Relative terms such as “below” or “above” or “upper” or “lower” or “horizontal” or “vertical” may be used herein to describe a relationship of one element to another element as illustrated in the Figures. It will be understood that these terms and those discussed above are intended to encompass different orientations of the device in addition to the orientation depicted in the Figures. It will be understood that when an element is referred to as being “connected” or “coupled” to another element, it can be directly connected or coupled to the other element, or intervening elements may be present. In contrast, when an element is referred to as being “directly connected” or “directly coupled” to another element, there are no intervening elements present.

Unless otherwise defined, all terms (including technical and scientific terms) used herein have the same meaning as commonly understood by one of ordinary skill in the art to which this disclosure belongs. It will be further understood that terms used herein should be interpreted as having a meaning consistent with their meaning in the context of this specification and the relevant art and will not be interpreted in an idealized or overly formal sense unless expressly so defined herein.

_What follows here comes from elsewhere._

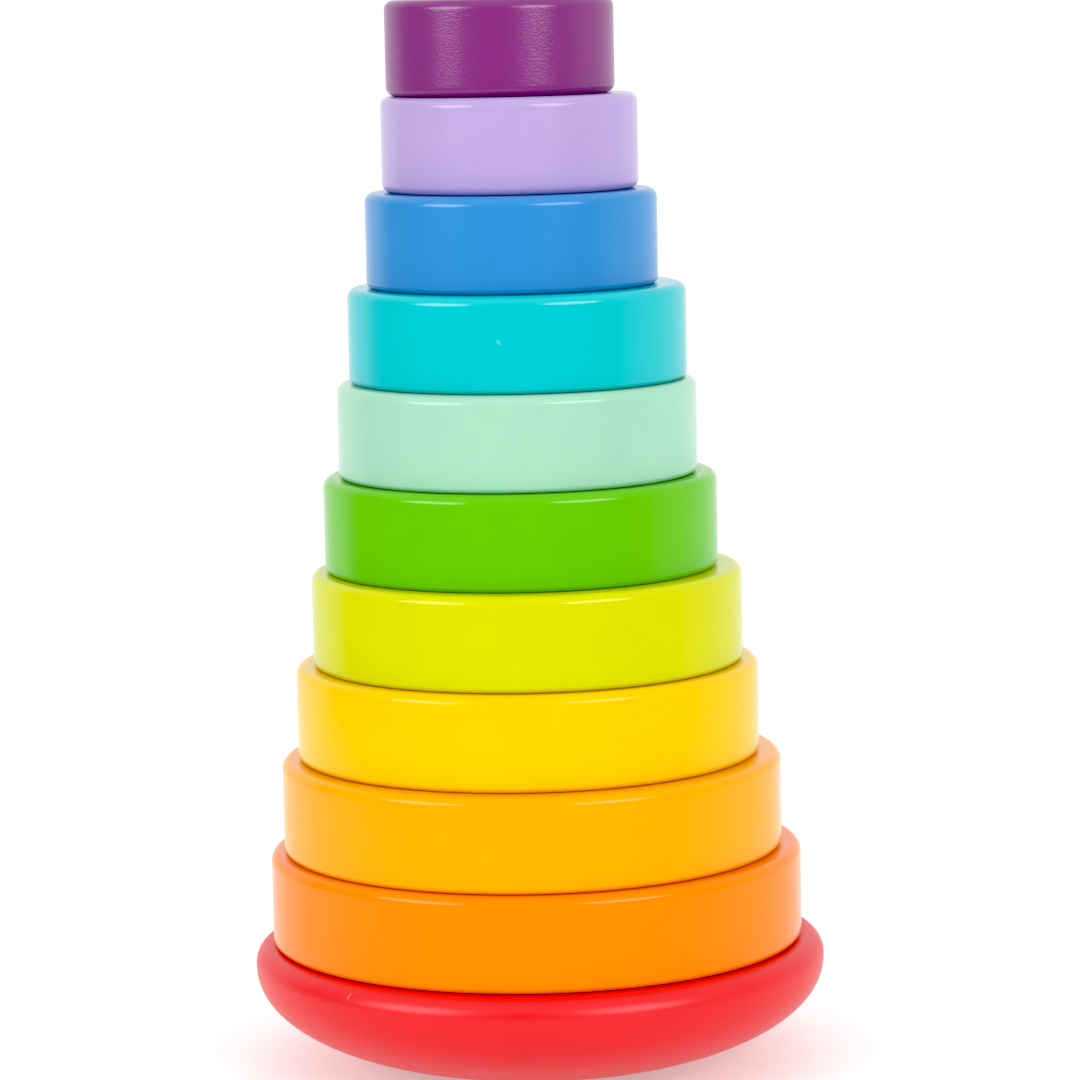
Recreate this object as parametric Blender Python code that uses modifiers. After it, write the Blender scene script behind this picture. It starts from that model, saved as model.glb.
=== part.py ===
"""Rocking rainbow stacking tower.

Ten drilled wooden rings stand on one another, loose on an upright dowel. The dowel is glued
into a turned base with a flat top and a domed underside, on which the whole tower can rock.
Metres, +Z up. The origin is the middle of the small flat foot under the base.
"""

import math
from collections import namedtuple

import bpy

# Stack: every ring takes up one pitch, and a hair of air keeps neighbouring faces apart.
RING_PITCH = 0.020
FACE_GAP = 0.0003
RING_HEIGHT = RING_PITCH - FACE_GAP
RING_EDGE = 0.002

# Hole through every ring, twice as wide as the dowel, so that a ring drops over it without aiming.
HOLE_RADIUS = 0.010
HOLE_EDGE = 0.001

# Base: flat top, round shoulder, superellipse dome below, cut off flat at the foot.
BASE_RADIUS = 0.061
BASE_HEIGHT = 0.0265
SHOULDER_RADIUS = 0.0042
DOME_EXPONENT = 2.2
FOOT_RADIUS = 0.012

# Dowel, standing in a blind socket and ending just below the top ring's upper face.
DOWEL_RADIUS = 0.005
DOWEL_TIP_ROUNDING = 0.002
DOWEL_FOOT_CHAMFER = 0.0008
DOWEL_RECESS = 0.003
SOCKET_DEPTH = 0.018
SOCKET_RADIUS = DOWEL_RADIUS + FACE_GAP
SOCKET_CHAMFER = 0.0005

# Smoothness of the turned shapes.
CHORD_ERROR = 0.00018
FEWEST_SIDES = 24
SIDES_MULTIPLE = 4
EDGE_SEGMENTS = 3
HOLE_EDGE_SEGMENTS = 2
SHOULDER_SEGMENTS = 4
DOME_SEGMENTS = 12
SEAM_MERGE = 0.00001

# Enamel and wood finishes.
ENAMEL_ROUGHNESS = 0.22
BASE_ROUGHNESS = 0.42
WOOD_ROUGHNESS = 0.6

# Each ring: its paint's name and colour as red, green, blue from 0 to 255, its diameter, and
# how far it has slid sideways on the dowel. The first ring is the lowest.
Ring = namedtuple("Ring", "name colour diameter slip")
RINGS = (
    Ring("orange", (255, 148, 0), 0.1135, (-0.0004, 0.0004)),
    Ring("amber", (254, 184, 0), 0.1065, (-0.0010, -0.0005)),
    Ring("yellow", (254, 215, 0), 0.0985, (-0.0015, 0.0003)),
    Ring("lime", (225, 230, 1), 0.0915, (-0.0012, -0.0003)),
    Ring("green", (104, 208, 0), 0.0835, (-0.0022, 0.0004)),
    Ring("mint", (174, 234, 201), 0.0760, (-0.0025, -0.0004)),
    Ring("turquoise", (0, 207, 214), 0.0715, (-0.0021, 0.0002)),
    Ring("blue", (44, 149, 223), 0.0615, (-0.0029, -0.0004)),
    Ring("lavender", (197, 172, 232), 0.0540, (-0.0029, 0.0005)),
    Ring("purple", (142, 50, 132), 0.0480, (-0.0046, -0.0003)),
)
BASE_COLOUR = (240, 50, 62)
WOOD_COLOUR = (222, 184, 135)


def linear(channel):
    """Turns a display colour channel from 0 to 255 into the linear value that shaders take."""
    share = channel / 255
    if share <= 0.04045:
        return share / 12.92
    return ((share + 0.055) / 1.055) ** 2.4


def paint(name, colour, roughness):
    """A plain surface of one colour."""
    material = bpy.data.materials.new(name)
    material.use_nodes = True
    shader = material.node_tree.nodes["Principled BSDF"]
    shader.inputs["Base Color"].default_value = (*(linear(c) for c in colour), 1)
    shader.inputs["Roughness"].default_value = roughness
    shader.inputs["Metallic"].default_value = 0
    return material


def arc(centre, radius, start, end, segments):
    """Points (distance from the axis, height) along a circular arc, angles in degrees."""
    points = []
    for step in range(segments + 1):
        angle = math.radians(start + (end - start) * step / segments)
        points.append((centre[0] + radius * math.cos(angle), centre[1] + radius * math.sin(angle)))
    return points


def sides_for(radius):
    """How many sides keep a circle's chords within the chord error."""
    half_angle = math.acos(1 - CHORD_ERROR / radius)
    sides = SIDES_MULTIPLE * math.ceil(math.pi / half_angle / SIDES_MULTIPLE)
    return max(sides, FEWEST_SIDES)


def turned(name, profile, closed, sides, material, collection):
    """Spins a profile of (distance from the axis, height) points once round the vertical axis."""
    last = len(profile) if closed else len(profile) - 1
    edges = [(i, (i + 1) % len(profile)) for i in range(last)]
    mesh = bpy.data.meshes.new(name)
    mesh.from_pydata([(r, 0, z) for r, z in profile], edges, [])
    piece = bpy.data.objects.new(name, mesh)
    collection.objects.link(piece)
    screw = piece.modifiers.new("Turning", "SCREW")
    screw.axis = "Z"
    screw.angle = math.tau
    screw.steps = sides
    screw.render_steps = sides
    screw.use_merge_vertices = True
    screw.merge_threshold = SEAM_MERGE
    screw.use_smooth_shade = True
    mesh.materials.append(material)
    return piece


def ring_profile(radius):
    """A ring's section: a rectangle from the hole to the rim, with all four edges rounded."""
    rim = radius - RING_EDGE
    hole = HOLE_RADIUS + HOLE_EDGE
    return [
        *arc((rim, RING_HEIGHT - RING_EDGE), RING_EDGE, 90, 0, EDGE_SEGMENTS),
        *arc((rim, RING_EDGE), RING_EDGE, 0, -90, EDGE_SEGMENTS),
        *arc((hole, HOLE_EDGE), HOLE_EDGE, 270, 180, HOLE_EDGE_SEGMENTS),
        *arc((hole, RING_HEIGHT - HOLE_EDGE), HOLE_EDGE, 180, 90, HOLE_EDGE_SEGMENTS),
    ]


def dome():
    """The underside, from the widest line down to the foot, along a superellipse."""
    widest = BASE_HEIGHT - SHOULDER_RADIUS
    foot_share = FOOT_RADIUS / BASE_RADIUS
    depth = widest / (1 - foot_share**DOME_EXPONENT) ** (1 / DOME_EXPONENT)
    last_angle = math.acos(foot_share ** (DOME_EXPONENT / 2))
    points = []
    for step in range(1, DOME_SEGMENTS):
        angle = last_angle * step / DOME_SEGMENTS
        across = BASE_RADIUS * math.cos(angle) ** (2 / DOME_EXPONENT)
        down = depth * math.sin(angle) ** (2 / DOME_EXPONENT)
        points.append((across, widest - down))
    return [*points, (FOOT_RADIUS, 0)]


def base_profile():
    """Socket for the dowel, flat top, shoulder, dome and foot, ending on the axis."""
    floor = BASE_HEIGHT - SOCKET_DEPTH
    shoulder_centre = (BASE_RADIUS - SHOULDER_RADIUS, BASE_HEIGHT - SHOULDER_RADIUS)
    return [
        (0, floor),
        (SOCKET_RADIUS, floor),
        (SOCKET_RADIUS, BASE_HEIGHT - SOCKET_CHAMFER),
        (SOCKET_RADIUS + SOCKET_CHAMFER, BASE_HEIGHT),
        *arc(shoulder_centre, SHOULDER_RADIUS, 90, 0, SHOULDER_SEGMENTS),
        *dome(),
        (0, 0),
    ]


def dowel_profile(length):
    """A round rod with a softened tip and a small chamfer at its foot."""
    tip_centre = (DOWEL_RADIUS - DOWEL_TIP_ROUNDING, length - DOWEL_TIP_ROUNDING)
    return [
        (0, length),
        *arc(tip_centre, DOWEL_TIP_ROUNDING, 90, 0, EDGE_SEGMENTS),
        (DOWEL_RADIUS, DOWEL_FOOT_CHAMFER),
        (DOWEL_RADIUS - DOWEL_FOOT_CHAMFER, 0),
        (0, 0),
    ]


def make_base(collection):
    material = paint("red_enamel", BASE_COLOUR, BASE_ROUGHNESS)
    sides = sides_for(BASE_RADIUS)
    return turned("rocker_base", base_profile(), False, sides, material, collection)


def make_dowel(base, collection):
    foot_height = BASE_HEIGHT - SOCKET_DEPTH + FACE_GAP
    tip_height = BASE_HEIGHT + len(RINGS) * RING_PITCH - DOWEL_RECESS
    material = paint("bare_beech", WOOD_COLOUR, WOOD_ROUGHNESS)
    sides = sides_for(DOWEL_RADIUS)
    profile = dowel_profile(tip_height - foot_height)
    dowel = turned("centre_dowel", profile, False, sides, material, collection)
    dowel.parent = base
    dowel.location = (0, 0, foot_height)
    return dowel


def make_rings(base, collection):
    """Each ring hangs on the one below it, so lifting a ring takes all those above it along."""
    below = base
    slip_below = (0, 0)
    rise = BASE_HEIGHT + FACE_GAP
    for level, ring in enumerate(RINGS, start=1):
        name = f"ring_{level:02d}_{ring.name}"
        material = paint(f"{ring.name}_enamel", ring.colour, ENAMEL_ROUGHNESS)
        radius = ring.diameter / 2
        piece = turned(name, ring_profile(radius), True, sides_for(radius), material, collection)
        piece.parent = below
        piece.location = (ring.slip[0] - slip_below[0], ring.slip[1] - slip_below[1], rise)
        below = piece
        slip_below = ring.slip
        rise = RING_PITCH


def main():
    for old in list(bpy.data.objects):
        bpy.data.objects.remove(old)
    collection = bpy.data.collections.new("stacking_tower")
    bpy.context.scene.collection.children.link(collection)
    base = make_base(collection)
    make_dowel(base, collection)
    make_rings(base, collection)


main()
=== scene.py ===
"""Looks of the rocking rainbow stacking tower.

Every piece of the frame is replaced by a fine turned surface in the same place and of the same
size, except that each ring reaches down through most of the air below it: ten enamelled rings, the
satin red base and the bare beech dowel. Metres, +Z up, as the frame.
"""

import math
from collections import namedtuple

import bpy
import numpy as np
from mathutils import Matrix, Vector


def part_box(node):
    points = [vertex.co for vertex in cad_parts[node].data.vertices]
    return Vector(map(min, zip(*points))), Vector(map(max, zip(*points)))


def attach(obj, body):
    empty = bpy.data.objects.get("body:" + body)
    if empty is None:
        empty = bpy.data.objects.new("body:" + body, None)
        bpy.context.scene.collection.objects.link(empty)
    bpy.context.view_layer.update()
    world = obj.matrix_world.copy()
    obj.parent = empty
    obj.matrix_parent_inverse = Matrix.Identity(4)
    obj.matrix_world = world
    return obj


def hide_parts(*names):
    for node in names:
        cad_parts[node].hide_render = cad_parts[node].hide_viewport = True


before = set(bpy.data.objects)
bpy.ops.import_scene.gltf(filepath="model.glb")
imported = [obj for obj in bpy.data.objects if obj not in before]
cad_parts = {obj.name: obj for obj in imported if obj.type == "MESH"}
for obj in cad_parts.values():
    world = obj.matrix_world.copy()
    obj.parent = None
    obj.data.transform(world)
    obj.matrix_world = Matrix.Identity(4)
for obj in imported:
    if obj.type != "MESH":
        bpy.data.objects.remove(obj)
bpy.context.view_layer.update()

MM = 0.001
MICRON = 0.000001

# Camera, seen from the middle of the base's top face: distance in front, height above, and how
# far it looks down, to the right, and leans over. Sensor width and lens are in millimetres.
CAMERA_DISTANCE = 0.8953
CAMERA_HEIGHT = 0.2044
LOOKS_DOWN = math.radians(7.566)
LOOKS_RIGHT = math.radians(0.115)
LEANS = math.radians(-1.176)
SENSOR = 36
LENS = 141.5

# Room: how bright it is on each side, white behind, above and to the right, and dim in front and
# to the left. The parts of a direction run from -1 to 1, and each pair gives the stretch over
# which one brightness turns into the next.
FRONT_LIGHT = 0.4
LEFT_LIGHT = 0.45
RIGHT_LIGHT = 1.0
BACK_LIGHT = 1.05
CEILING_LIGHT = 1.0
LEFT_TO_RIGHT = (-0.2, 0.6)
FRONT_TO_SIDES = (-0.6, 0.1)
SIDES_TO_BACK = (0.35, 0.6)
WALLS_TO_CEILING = (0.4, 0.65)

# Floor: round, pale and matt, with a faint glow of its own.
FLOOR_RADIUS = 0.45
FLOOR_SIDES = 256
FLOOR_COLOUR = (0.72, 0.72, 0.72)
FLOOR_GLOW = 0.34
FLOOR_ROUGH = 0.9
FLOOR_SHINE = 0.1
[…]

It is to be understood that the present disclosure is not limited to the aspects described above and illustrated in the drawings; rather, the skilled person will recognize that many changes and modifications may be made within the scope of the present disclosure and appended claims. In the drawings and specification, there have been disclosed aspects for purposes of illustration only and not for purposes of limitation, the scope of the disclosure being set forth in the following claims.